• **Task requirements**: Select, from the material below, each line with "that" in it.

Entries with parts and joints
•••••
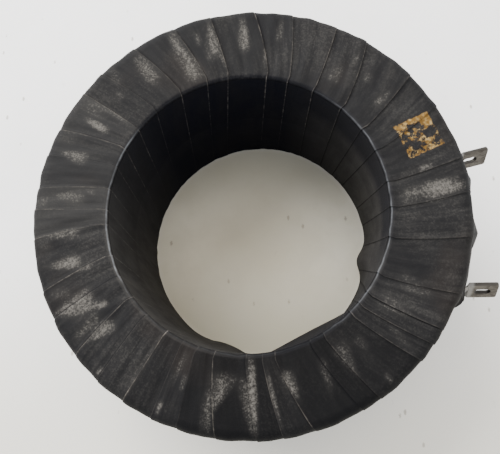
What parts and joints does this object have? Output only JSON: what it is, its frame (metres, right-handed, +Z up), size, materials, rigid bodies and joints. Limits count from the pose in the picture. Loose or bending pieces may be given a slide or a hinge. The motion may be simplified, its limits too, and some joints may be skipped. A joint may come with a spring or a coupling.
{
  "type": "current transformer",
  "caption": "Tape-wound ring current transformer with a large round window and two slotted strip terminals on its side.",
  "frame": {"origin": "on the ring's axis, in the plane of the flat underside that it rests on", "axes": "+Z up the axis of the window, +X from the axis towards the middle of the terminal side"},
  "size_m": [0.2482, 0.23, 0.116],
  "materials": {
    "tape": "black lapped insulating tape, satin, dusty",
    "terminals": "dull tinned strip",
    "solder": "soft solder",
    "copper": "enamelled copper wire",
    "cotton": "cotton tape",
    "sleeve": "varnished woven sleeve",
    "board": "pressboard",
    "core": "wound silicon steel strip"
  },
  "bodies": {
    "root": {"strip_core": "core", "core_ring_top": "board", "core_ring_bottom": "board", "core_band_inner": "board", "core_band_outer": "board", "core_wrap": "cotton", "secondary_winding": "copper", "winding_wrap": "cotton", "lead_sleeve_s1": "sleeve", "lead_sleeve_s2": "sleeve", "terminal_pad_s1": "board", "terminal_pad_s2": "board", "terminal_s1": "terminals", "terminal_s2": "terminals", "solder_s1": "solder", "solder_s2": "solder", "terminal_cover": "cotton", "outer_tape": "tape"}
  },
  "joints": []
}
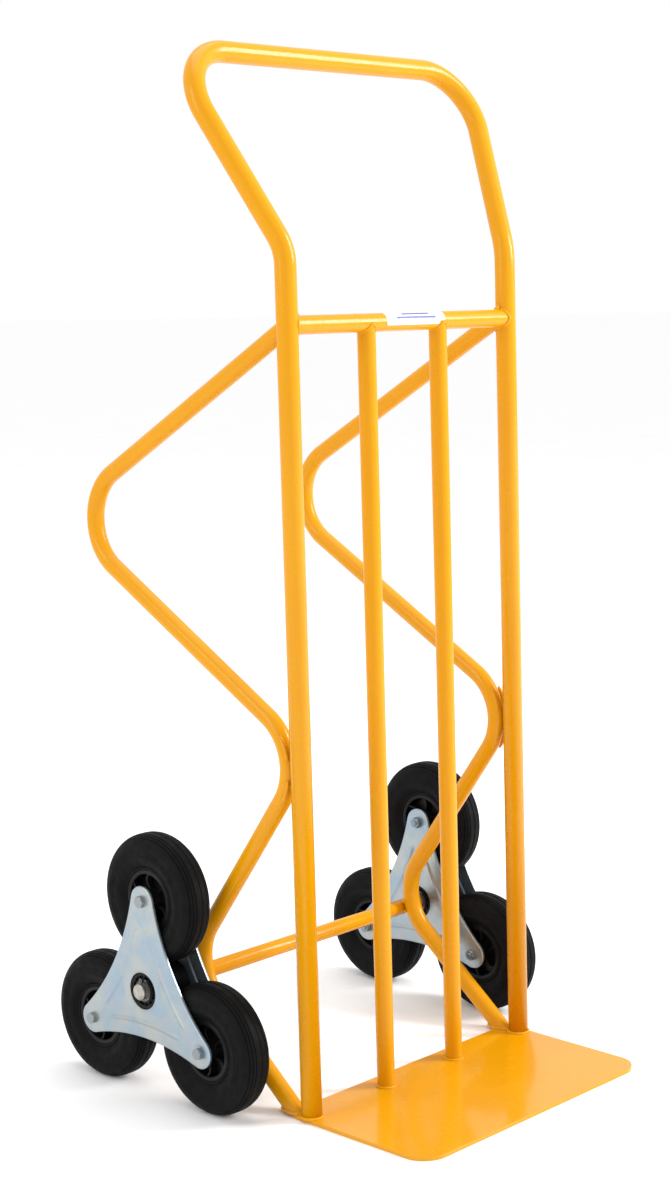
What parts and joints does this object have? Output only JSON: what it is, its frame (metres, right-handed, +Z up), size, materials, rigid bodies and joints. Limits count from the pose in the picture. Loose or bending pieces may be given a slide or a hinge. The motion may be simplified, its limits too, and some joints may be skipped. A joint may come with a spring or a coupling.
{
  "type": "stair climbing sack truck",
  "caption": "Stair-climbing sack truck: bent tube frame with loop handle, side guards, flat toe plate and two spinning three-wheel clusters.",
  "frame": {"origin": "on the underside of the toe plate, on the centre plane, below the foot of the uprights", "axes": "+Z up, +X to the user's right, -Y towards the tip of the toe plate"},
  "size_m": [0.576, 0.5723, 1.2613],
  "materials": {
    "powder_coat": "gloss",
    "weld": "satin",
    "label": "satin",
    "axle_steel": "turned",
    "spring_steel": "satin",
    "zinc_plate": "zinc plated",
    "zinc_fastener": "zinc plated",
    "nylon": "satin",
    "rim_plastic": "gloss",
    "rubber": "matte"
  },
  "bodies": {
    "frame": {"toe_plate": "powder_coat", "main_frame": "powder_coat", "crossbar": "powder_coat", "left_rail": "powder_coat", "right_rail": "powder_coat", "left_guard": "powder_coat", "right_guard": "powder_coat", "frame_welds": "weld", "label": "label", "axle": "axle_steel", "axle_clips": "spring_steel"},
    "left_cluster": {"left_outer_plate": "zinc_plate", "left_inner_plate": "zinc_plate", "left_hub_bush": "nylon", "left_spacer_sleeves": "zinc_fastener", "left_wheel_bolts": "zinc_fastener", "left_bolt_nuts": "zinc_fastener"},
    "right_cluster": {"right_outer_plate": "zinc_plate", "right_inner_plate": "zinc_plate", "right_hub_bush": "nylon", "right_spacer_sleeves": "zinc_fastener", "right_wheel_bolts": "zinc_fastener", "right_bolt_nuts": "zinc_fastener"},
    "left_top_wheel": {"left_top_tyre": "rubber", "left_top_rim": "rim_plastic"},
    "left_rear_wheel": {"left_rear_tyre": "rubber", "left_rear_rim": "rim_plastic"},
    "left_front_wheel": {"left_front_tyre": "rubber", "left_front_rim": "rim_plastic"},
    "right_top_wheel": {"right_top_tyre": "rubber", "right_top_rim": "rim_plastic"},
    "right_rear_wheel": {"right_rear_tyre": "rubber", "right_rear_rim": "rim_plastic"},
    "right_front_wheel": {"right_front_tyre": "rubber", "right_front_rim": "rim_plastic"}
  },
  "joints": [
    {"name": "left_cluster_spin", "type": "hinge", "parent": "frame", "child": "left_cluster", "pos_m": [-0.2526, 0.201, 0.1359], "axis": [1, 0, 0], "continuous": true},
    {"name": "left_top_wheel_spin", "type": "hinge", "parent": "left_cluster", "child": "left_top_wheel", "pos_m": [-0.2526, 0.201, 0.2477], "axis": [1, 0, 0], "continuous": true},
    {"name": "left_rear_wheel_spin", "type": "hinge", "parent": "left_cluster", "child": "left_rear_wheel", "pos_m": [-0.2526, 0.29782, 0.08], "axis": [1, 0, 0], "continuous": true},
    {"name": "left_front_wheel_spin", "type": "hinge", "parent": "left_cluster", "child": "left_front_wheel", "pos_m": [-0.2526, 0.10418, 0.08], "axis": [1, 0, 0], "continuous": true},
    {"name": "right_cluster_spin", "type": "hinge", "parent": "frame", "child": "right_cluster", "pos_m": [0.2526, 0.201, 0.1359], "axis": [1, 0, 0], "continuous": true},
    {"name": "right_top_wheel_spin", "type": "hinge", "parent": "right_cluster", "child": "right_top_wheel", "pos_m": [0.2526, 0.201, 0.2477], "axis": [1, 0, 0], "continuous": true},
    {"name": "right_rear_wheel_spin", "type": "hinge", "parent": "right_cluster", "child": "right_rear_wheel", "pos_m": [0.2526, 0.29782, 0.08], "axis": [1, 0, 0], "continuous": true},
    {"name": "right_front_wheel_spin", "type": "hinge", "parent": "right_cluster", "child": "right_front_wheel", "pos_m": [0.2526, 0.10418, 0.08], "axis": [1, 0, 0], "continuous": true}
  ]
}
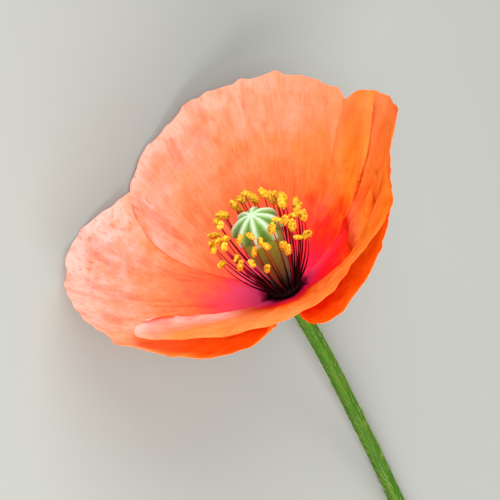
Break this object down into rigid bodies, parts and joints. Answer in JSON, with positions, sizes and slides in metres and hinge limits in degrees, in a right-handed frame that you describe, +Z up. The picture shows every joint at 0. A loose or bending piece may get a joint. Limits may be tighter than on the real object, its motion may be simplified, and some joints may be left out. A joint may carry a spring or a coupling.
{
  "type": "poppy flower",
  "caption": "Cut orange-red poppy lying down: four crinkled petals, a ring of yellow stamens, a ribbed green seed head and a slender bent stem.",
  "frame": {"origin": "on the surface the cut flower lies on, under the middle of its bounding box", "axes": "+Z up; the open flower looks towards -Y and up, and the stem runs towards +Y along the surface"},
  "size_m": [0.0439, 0.1114, 0.0342],
  "materials": {
    "petal": "satin",
    "stem": "satin",
    "pistil": "satin",
    "stamen": "matte"
  },
  "bodies": {
    "root": {"stem": "stem", "pistil": "pistil", "petal_back": "petal", "petal_left": "petal", "petal_right": "petal", "petal_front": "petal", "stamen_01": "stamen", "stamen_02": "stamen", "stamen_03": "stamen", "stamen_04": "stamen", "stamen_05": "stamen", "stamen_06": "stamen", "stamen_07": "stamen", "stamen_08": "stamen", "stamen_09": "stamen", "stamen_10": "stamen", "stamen_11": "stamen", "stamen_12": "stamen", "stamen_13": "stamen", "stamen_14": "stamen", "stamen_15": "stamen", "stamen_16": "stamen", "stamen_17": "stamen", "stamen_18": "stamen", "stamen_19": "stamen", "stamen_20": "stamen", "stamen_21": "stamen", "stamen_22": "stamen", "stamen_23": "stamen", "stamen_24": "stamen", "stamen_25": "stamen", "stamen_26": "stamen", "stamen_27": "stamen", "stamen_28": "stamen", "stamen_29": "stamen", "stamen_30": "stamen", "stamen_31": "stamen", "stamen_32": "stamen", "stamen_33": "stamen", "stamen_34": "stamen", "stamen_35": "stamen", "stamen_36": "stamen", "stamen_37": "stamen", "stamen_38": "stamen", "stamen_39": "stamen", "stamen_40": "stamen", "stamen_41": "stamen", "stamen_42": "stamen", "stamen_43": "stamen", "stamen_44": "stamen", "stamen_45": "stamen", "stamen_46": "stamen", "stamen_47": "stamen", "stamen_48": "stamen", "stamen_49": "stamen", "stamen_50": "stamen", "stamen_51": "stamen", "stamen_52": "stamen"}
  },
  "joints": []
}
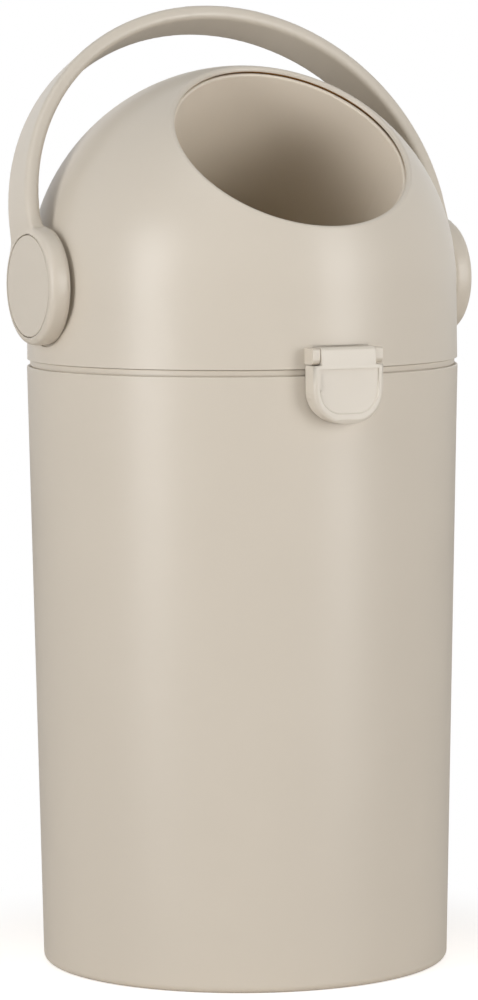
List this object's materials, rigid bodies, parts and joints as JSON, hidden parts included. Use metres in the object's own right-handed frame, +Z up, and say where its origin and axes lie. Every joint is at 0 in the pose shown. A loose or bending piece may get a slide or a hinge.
•••••
• **Task result**:
  "frame": {"origin": "on the ring's axis, in the plane of the flat underside that it rests on", "axes": "+Z up the axis of the window, +X from the axis towards the middle of the terminal side"},
Break this object down into rigid bodies, parts and joints. Answer in JSON, with positions, sizes and slides in metres and hinge limits in degrees, in a right-handed frame that you describe, +Z up. The picture shows every joint at 0. A loose or bending piece may get a joint. Limits may be tighter than on the real object, its motion may be simplified, and some joints may be left out. A joint may carry a spring or a coupling.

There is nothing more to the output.